**Prompt**:
Output the entries verbatim, including every line.

**Task data**:
__________
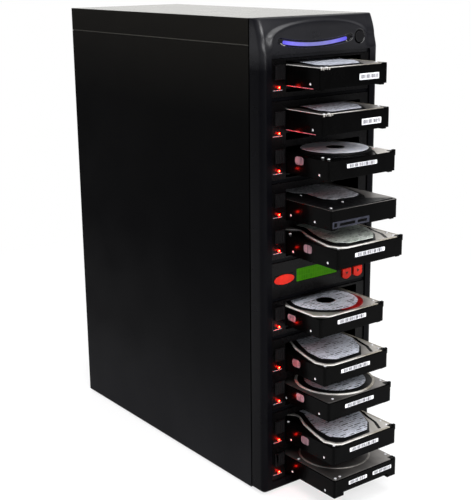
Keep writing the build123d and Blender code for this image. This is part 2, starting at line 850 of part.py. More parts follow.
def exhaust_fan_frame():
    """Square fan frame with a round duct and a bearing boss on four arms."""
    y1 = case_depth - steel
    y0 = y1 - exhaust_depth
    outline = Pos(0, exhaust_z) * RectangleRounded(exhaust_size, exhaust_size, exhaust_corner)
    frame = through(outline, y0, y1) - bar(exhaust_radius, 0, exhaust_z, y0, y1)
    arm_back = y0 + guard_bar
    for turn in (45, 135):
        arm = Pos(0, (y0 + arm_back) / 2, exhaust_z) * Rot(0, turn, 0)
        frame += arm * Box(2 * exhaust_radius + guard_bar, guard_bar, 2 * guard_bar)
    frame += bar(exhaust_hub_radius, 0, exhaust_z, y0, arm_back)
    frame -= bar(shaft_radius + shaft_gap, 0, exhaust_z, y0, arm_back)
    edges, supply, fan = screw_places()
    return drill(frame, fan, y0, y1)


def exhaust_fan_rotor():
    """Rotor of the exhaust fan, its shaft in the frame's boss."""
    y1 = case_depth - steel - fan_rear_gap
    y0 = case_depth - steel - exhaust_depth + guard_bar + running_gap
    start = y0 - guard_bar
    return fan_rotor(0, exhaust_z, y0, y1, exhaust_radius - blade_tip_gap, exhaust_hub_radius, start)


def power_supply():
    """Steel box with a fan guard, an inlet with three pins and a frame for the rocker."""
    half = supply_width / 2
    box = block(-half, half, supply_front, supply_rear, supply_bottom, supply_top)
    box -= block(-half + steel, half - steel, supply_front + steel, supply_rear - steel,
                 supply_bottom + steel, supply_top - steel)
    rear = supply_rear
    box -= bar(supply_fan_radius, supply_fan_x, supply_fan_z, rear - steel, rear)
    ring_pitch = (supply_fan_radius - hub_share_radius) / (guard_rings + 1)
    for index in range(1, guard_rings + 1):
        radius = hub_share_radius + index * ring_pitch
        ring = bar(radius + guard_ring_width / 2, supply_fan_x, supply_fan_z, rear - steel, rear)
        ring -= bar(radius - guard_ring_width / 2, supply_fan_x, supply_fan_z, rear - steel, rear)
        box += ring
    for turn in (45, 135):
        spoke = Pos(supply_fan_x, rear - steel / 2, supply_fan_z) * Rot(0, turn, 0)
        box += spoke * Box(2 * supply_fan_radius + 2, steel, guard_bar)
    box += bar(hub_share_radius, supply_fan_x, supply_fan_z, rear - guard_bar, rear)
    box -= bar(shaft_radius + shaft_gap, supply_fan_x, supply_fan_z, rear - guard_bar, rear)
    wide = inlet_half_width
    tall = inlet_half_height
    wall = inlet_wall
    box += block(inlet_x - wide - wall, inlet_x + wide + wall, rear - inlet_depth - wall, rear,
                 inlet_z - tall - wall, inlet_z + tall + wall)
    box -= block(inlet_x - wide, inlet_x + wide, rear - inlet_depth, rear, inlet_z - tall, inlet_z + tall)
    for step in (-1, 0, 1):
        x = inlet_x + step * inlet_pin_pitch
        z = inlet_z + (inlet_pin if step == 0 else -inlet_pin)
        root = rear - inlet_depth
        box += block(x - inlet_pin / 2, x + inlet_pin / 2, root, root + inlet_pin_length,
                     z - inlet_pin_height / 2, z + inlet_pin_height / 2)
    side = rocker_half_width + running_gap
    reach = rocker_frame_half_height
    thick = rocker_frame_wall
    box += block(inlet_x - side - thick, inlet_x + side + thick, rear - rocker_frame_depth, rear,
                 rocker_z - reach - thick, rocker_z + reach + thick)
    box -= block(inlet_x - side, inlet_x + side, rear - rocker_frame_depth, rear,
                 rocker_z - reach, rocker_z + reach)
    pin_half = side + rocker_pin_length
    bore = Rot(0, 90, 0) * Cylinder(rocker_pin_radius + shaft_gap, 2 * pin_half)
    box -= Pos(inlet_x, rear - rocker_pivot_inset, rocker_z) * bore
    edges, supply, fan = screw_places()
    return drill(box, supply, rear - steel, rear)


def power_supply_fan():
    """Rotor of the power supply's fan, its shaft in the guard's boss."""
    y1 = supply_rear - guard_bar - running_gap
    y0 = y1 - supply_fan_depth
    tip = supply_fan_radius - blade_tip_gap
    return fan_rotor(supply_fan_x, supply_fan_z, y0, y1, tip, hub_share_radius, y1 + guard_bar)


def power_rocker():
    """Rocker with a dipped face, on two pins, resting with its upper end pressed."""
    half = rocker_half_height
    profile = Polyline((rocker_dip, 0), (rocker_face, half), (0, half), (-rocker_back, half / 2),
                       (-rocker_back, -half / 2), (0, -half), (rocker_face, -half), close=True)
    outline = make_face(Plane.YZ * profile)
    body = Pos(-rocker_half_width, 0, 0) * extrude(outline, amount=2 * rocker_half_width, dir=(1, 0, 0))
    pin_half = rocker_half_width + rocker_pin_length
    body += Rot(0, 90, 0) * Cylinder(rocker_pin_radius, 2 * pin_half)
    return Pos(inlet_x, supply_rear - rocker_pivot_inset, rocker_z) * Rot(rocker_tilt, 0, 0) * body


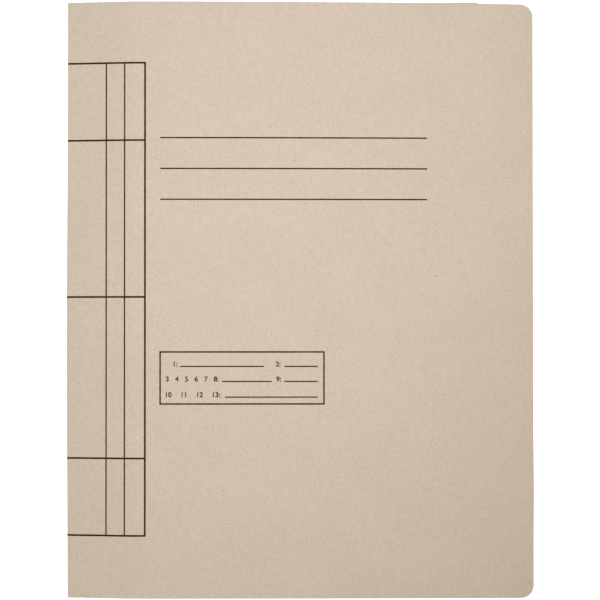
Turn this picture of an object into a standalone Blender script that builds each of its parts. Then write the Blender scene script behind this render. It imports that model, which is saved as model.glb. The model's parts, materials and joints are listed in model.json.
__________
**Result of this exercise**:
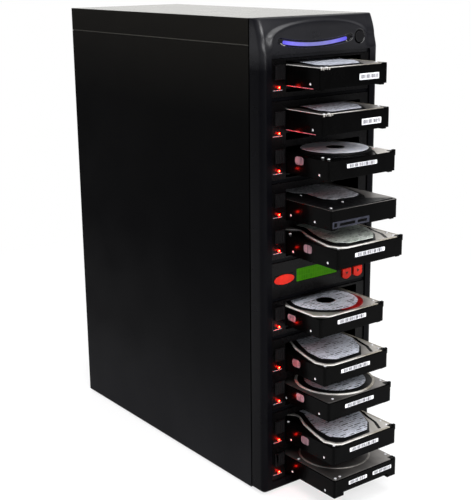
Keep writing the build123d and Blender code for this image. This is part 2, starting at line 850 of part.py. More parts follow.
def exhaust_fan_frame():
    """Square fan frame with a round duct and a bearing boss on four arms."""
    y1 = case_depth - steel
    y0 = y1 - exhaust_depth
    outline = Pos(0, exhaust_z) * RectangleRounded(exhaust_size, exhaust_size, exhaust_corner)
    frame = through(outline, y0, y1) - bar(exhaust_radius, 0, exhaust_z, y0, y1)
    arm_back = y0 + guard_bar
    for turn in (45, 135):
        arm = Pos(0, (y0 + arm_back) / 2, exhaust_z) * Rot(0, turn, 0)
        frame += arm * Box(2 * exhaust_radius + guard_bar, guard_bar, 2 * guard_bar)
    frame += bar(exhaust_hub_radius, 0, exhaust_z, y0, arm_back)
    frame -= bar(shaft_radius + shaft_gap, 0, exhaust_z, y0, arm_back)
    edges, supply, fan = screw_places()
    return drill(frame, fan, y0, y1)


def exhaust_fan_rotor():
    """Rotor of the exhaust fan, its shaft in the frame's boss."""
    y1 = case_depth - steel - fan_rear_gap
    y0 = case_depth - steel - exhaust_depth + guard_bar + running_gap
    start = y0 - guard_bar
    return fan_rotor(0, exhaust_z, y0, y1, exhaust_radius - blade_tip_gap, exhaust_hub_radius, start)


def power_supply():
    """Steel box with a fan guard, an inlet with three pins and a frame for the rocker."""
    half = supply_width / 2
    box = block(-half, half, supply_front, supply_rear, supply_bottom, supply_top)
    box -= block(-half + steel, half - steel, supply_front + steel, supply_rear - steel,
                 supply_bottom + steel, supply_top - steel)
    rear = supply_rear
    box -= bar(supply_fan_radius, supply_fan_x, supply_fan_z, rear - steel, rear)
    ring_pitch = (supply_fan_radius - hub_share_radius) / (guard_rings + 1)
    for index in range(1, guard_rings + 1):
        radius = hub_share_radius + index * ring_pitch
        ring = bar(radius + guard_ring_width / 2, supply_fan_x, supply_fan_z, rear - steel, rear)
        ring -= bar(radius - guard_ring_width / 2, supply_fan_x, supply_fan_z, rear - steel, rear)
        box += ring
    for turn in (45, 135):
        spoke = Pos(supply_fan_x, rear - steel / 2, supply_fan_z) * Rot(0, turn, 0)
        box += spoke * Box(2 * supply_fan_radius + 2, steel, guard_bar)
    box += bar(hub_share_radius, supply_fan_x, supply_fan_z, rear - guard_bar, rear)
    box -= bar(shaft_radius + shaft_gap, supply_fan_x, supply_fan_z, rear - guard_bar, rear)
    wide = inlet_half_width
    tall = inlet_half_height
    wall = inlet_wall
    box += block(inlet_x - wide - wall, inlet_x + wide + wall, rear - inlet_depth - wall, rear,
                 inlet_z - tall - wall, inlet_z + tall + wall)
    box -= block(inlet_x - wide, inlet_x + wide, rear - inlet_depth, rear, inlet_z - tall, inlet_z + tall)
    for step in (-1, 0, 1):
        x = inlet_x + step * inlet_pin_pitch
        z = inlet_z + (inlet_pin if step == 0 else -inlet_pin)
        root = rear - inlet_depth
        box += block(x - inlet_pin / 2, x + inlet_pin / 2, root, root + inlet_pin_length,
                     z - inlet_pin_height / 2, z + inlet_pin_height / 2)
    side = rocker_half_width + running_gap
    reach = rocker_frame_half_height
    thick = rocker_frame_wall
    box += block(inlet_x - side - thick, inlet_x + side + thick, rear - rocker_frame_depth, rear,
                 rocker_z - reach - thick, rocker_z + reach + thick)
    box -= block(inlet_x - side, inlet_x + side, rear - rocker_frame_depth, rear,
                 rocker_z - reach, rocker_z + reach)
    pin_half = side + rocker_pin_length
    bore = Rot(0, 90, 0) * Cylinder(rocker_pin_radius + shaft_gap, 2 * pin_half)
    box -= Pos(inlet_x, rear - rocker_pivot_inset, rocker_z) * bore
    edges, supply, fan = screw_places()
    return drill(box, supply, rear - steel, rear)


def power_supply_fan():
    """Rotor of the power supply's fan, its shaft in the guard's boss."""
    y1 = supply_rear - guard_bar - running_gap
    y0 = y1 - supply_fan_depth
    tip = supply_fan_radius - blade_tip_gap
    return fan_rotor(supply_fan_x, supply_fan_z, y0, y1, tip, hub_share_radius, y1 + guard_bar)


def power_rocker():
    """Rocker with a dipped face, on two pins, resting with its upper end pressed."""
    half = rocker_half_height
    profile = Polyline((rocker_dip, 0), (rocker_face, half), (0, half), (-rocker_back, half / 2),
                       (-rocker_back, -half / 2), (0, -half), (rocker_face, -half), close=True)
    outline = make_face(Plane.YZ * profile)
    body = Pos(-rocker_half_width, 0, 0) * extrude(outline, amount=2 * rocker_half_width, dir=(1, 0, 0))
    pin_half = rocker_half_width + rocker_pin_length
    body += Rot(0, 90, 0) * Cylinder(rocker_pin_radius, 2 * pin_half)
    return Pos(inlet_x, supply_rear - rocker_pivot_inset, rocker_z) * Rot(rocker_tilt, 0, 0) * body


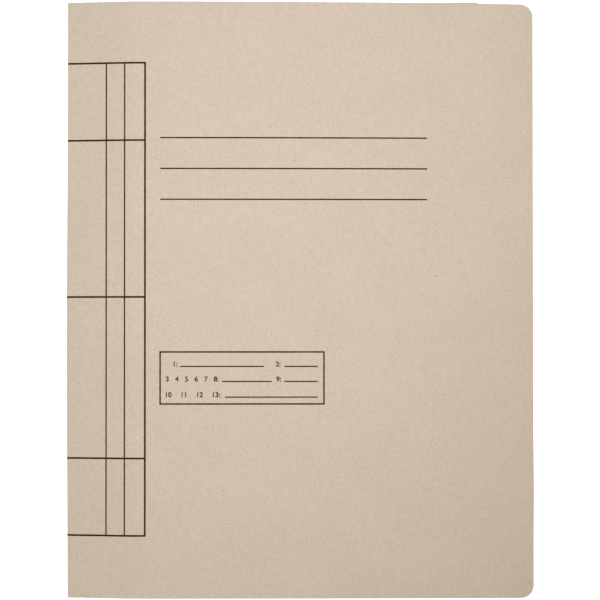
Turn this picture of an object into a standalone Blender script that builds each of its parts. Then write the Blender scene script behind this render. It imports that model, which is saved as model.glb. The model's parts, materials and joints are listed in model.json.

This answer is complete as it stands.